Maurice Coja, who with his dad opened Washington’s incomparable Brickskeller restaurant, gave us a stipend in 1989 to track down some distinctive beers in Europe and prepare the way for his new importing business to bring them to the United States. We met with Jean Van Roy of Cantillon, and in a few months patrons of the Bricks had their first taste of one of the world’s best Gueuze Lambics. Today, one of the reasons the Akkurat beer bar in Stockholm receives such high praise in our book is that their connections with the current Van Roy allow them to serve Cantillon beers you can’t even get at the brewery in Brussels.
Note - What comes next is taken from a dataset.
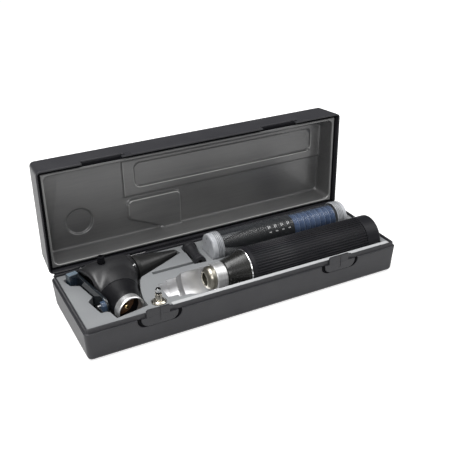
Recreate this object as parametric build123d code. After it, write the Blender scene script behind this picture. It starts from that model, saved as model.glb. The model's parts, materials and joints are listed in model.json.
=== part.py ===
# Otoscope carry case: a hinged moulded case, its formed tray and liner, and the instruments in it.
# Frame: millimetres, +X right along the front, +Y to the hinge side, +Z up.
# Origin: centre of the base's underside. The case is drawn open, with the lid upright.
from build123d import *
import os
from math import cos, radians, sin

# ---- clearances shared by many pieces -----------------------------------------------------------
fit_play = 0.05
seat_gap = 0.3
edge_break = 0.3
through = 1.0

# ---- case -------------------------------------------------------------------------------------
corner_radius = 3.2
least_corner = 0.8
base_height = 20.0
base_draft = 1.2
base_edge_radius = 3.0
base_floor = 2.0
base_wall = 2.65
lip_height = 2.8
lip_inset = 1.4
lip_play = 0.2
lid_height = 24.4
lid_draft = 1.5
lid_edge_radius = 2.0
lid_wall = 2.2
lid_top = 2.1
rim_gap = 0.15
rebate_depth = 3.3
ledge_inset = 3.9
ledge_thickness = 1.2

# ---- hinge ------------------------------------------------------------------------------------
hinge_offset = 1.5
hinge_margin = 44.5
knuckle_radius = 2.2
knuckle_width = 12.0
knuckle_play = 0.25
knuckle_web = 6.5
knuckle_root = 0.6
pin_radius = 1.0
pin_play = 0.05
rail_reach = 1.2
rail_height = 1.8

# ---- sliding latches ----------------------------------------------------------------------------
latch_margin = 48.0
pocket_width = 29.6
pocket_drop = 6.2
slider_width = 24.4
slider_play = 0.1
slider_rise = 5.4
slider_root = 0.5
cup_roundness = 0.85
tab_width = 17.7
tab_corner = 1.4
nose_length = 2.2
nose_bottom = 2.5
nose_top = 4.4
nose_play = 0.25
thumb_groove_width = 0.9
thumb_groove_depth = 0.35
thumb_groove_share = 0.6
notch_depth = 5.7
notch_play = 9.0
keeper_width = 6.6
keeper_gap = 0.35
stem_width = 9.0
stem_height = 2.4
stem_drop = 3.4
stem_head = 1.2
stem_lap = 1.2
slide_travel = 2.4

# ---- tray ---------------------------------------------------------------------------------------
tray_sheet = 1.0
tray_gap = 0.3
tray_rise = 1.5

# ---- battery handle, along X --------------------------------------------------------------------
neck_radius = 8.0
neck_bore = 4.3
neck_bore_depth = 6.5
neck_exposed = 5.8
neck_nose = 2.6
neck_nose_radius = 5.9
neck_rounding = 4.0
neck_root = 4.0
neck_mouth = 0.5
neck_flange_start = 1.5
neck_flange = 0.8
ring_radius = 9.0
ring_length = 8.0
ring_bevel = 0.4
ring_play = 0.2
cone_length = 15.0
cone_radius = 13.3
cone_wall = 1.6
cone_collar = 1.0
chrome_length = 1.2
chrome_radius = 13.7
band_length = 2.8
sleeve_radius = 14.0
rib_count = 48
rib_depth = 0.45
rib_share = 0.55
rib_taper = 0.6
rib_end_gap = 0.8
cell_radius = 12.9
cell_length = 49.4
cell_edge = 0.8
cell_nub_radius = 2.8
cell_nub_height = 1.5
cell_play = 0.15
spigot_length = 3.8
spigot_wall = 0.4
cap_radius = 14.3
cap_length = 11.2
cap_groove = 0.6
cap_end_wall = 1.2
cap_rounding = 1.7
spring_room = 1.0
spring_sheet = 0.3
spring_crown_radius = 3.0
spring_foot_radius = 8.0
spring_rim_radius = 12.0
contact_radius = 1.5
contact_reach = 1.5
contact_head = 1.0
insulator_length = 4.0
handle_drop = 0.3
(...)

We wish we had a recording of the groans and other rude noises when we first presented a true Gueuze at the Bricks. “An acquired taste” seriously understates the path that most people walk to appreciate the style. But today a new generation of brewers and beer drinkers celebrate flavors that would have put a brewery out of business a generation ago. We’ve encountered beers fermented with microorganisms cultivated from fossils, bones, and even <sigh> the beard of Rogue’s head brewer, John Mayer. We like and respect John a lot, but we’ll have to say that the beard bräu was almost as challenging as our first encounters with wild. Happily, several of the others, including Lost Rhino’s Bone Dusters, have been interesting and drinkable. One of our most pleasant surprises last summer was Mystic Vinland’s Nature Yeast Series 3—fermented with local microorganisms, it nonetheless came out with almost conventional ale flavors. Surprisingly clean, even and mild, it sported some toasty malt and very soft tangy spicy herbal notes.
Being a farmhouse fanatic carries a risk of shock and ugh. But if your first wild ride leaves you queasy, it’s worth getting back on the horse blanket. For well over a decade, the US has been blessed with some amazingly talented brewers who have truly mastered the art of wildness. Vinnie Cilurzo of Russian River, Rob Todd of Allagash, and Tomme Arthur of Port Brewing have built negative pressure chambers to isolate and domesticate “wild yeasts.” They don’t hit it out of the park every time, but they produce genuine masterpieces from the unpredictable with remarkable consistency. A new generation of wizards have joined them
If you can get to Brussels, go, and be sure you include a stop at Cantillon, which gives a magnificent tour of the vessels in which the wild fermentation occurs. If you can’t, you can still challenge your palate in California, Maine, and even eastern Massachusetts or northern Virginia.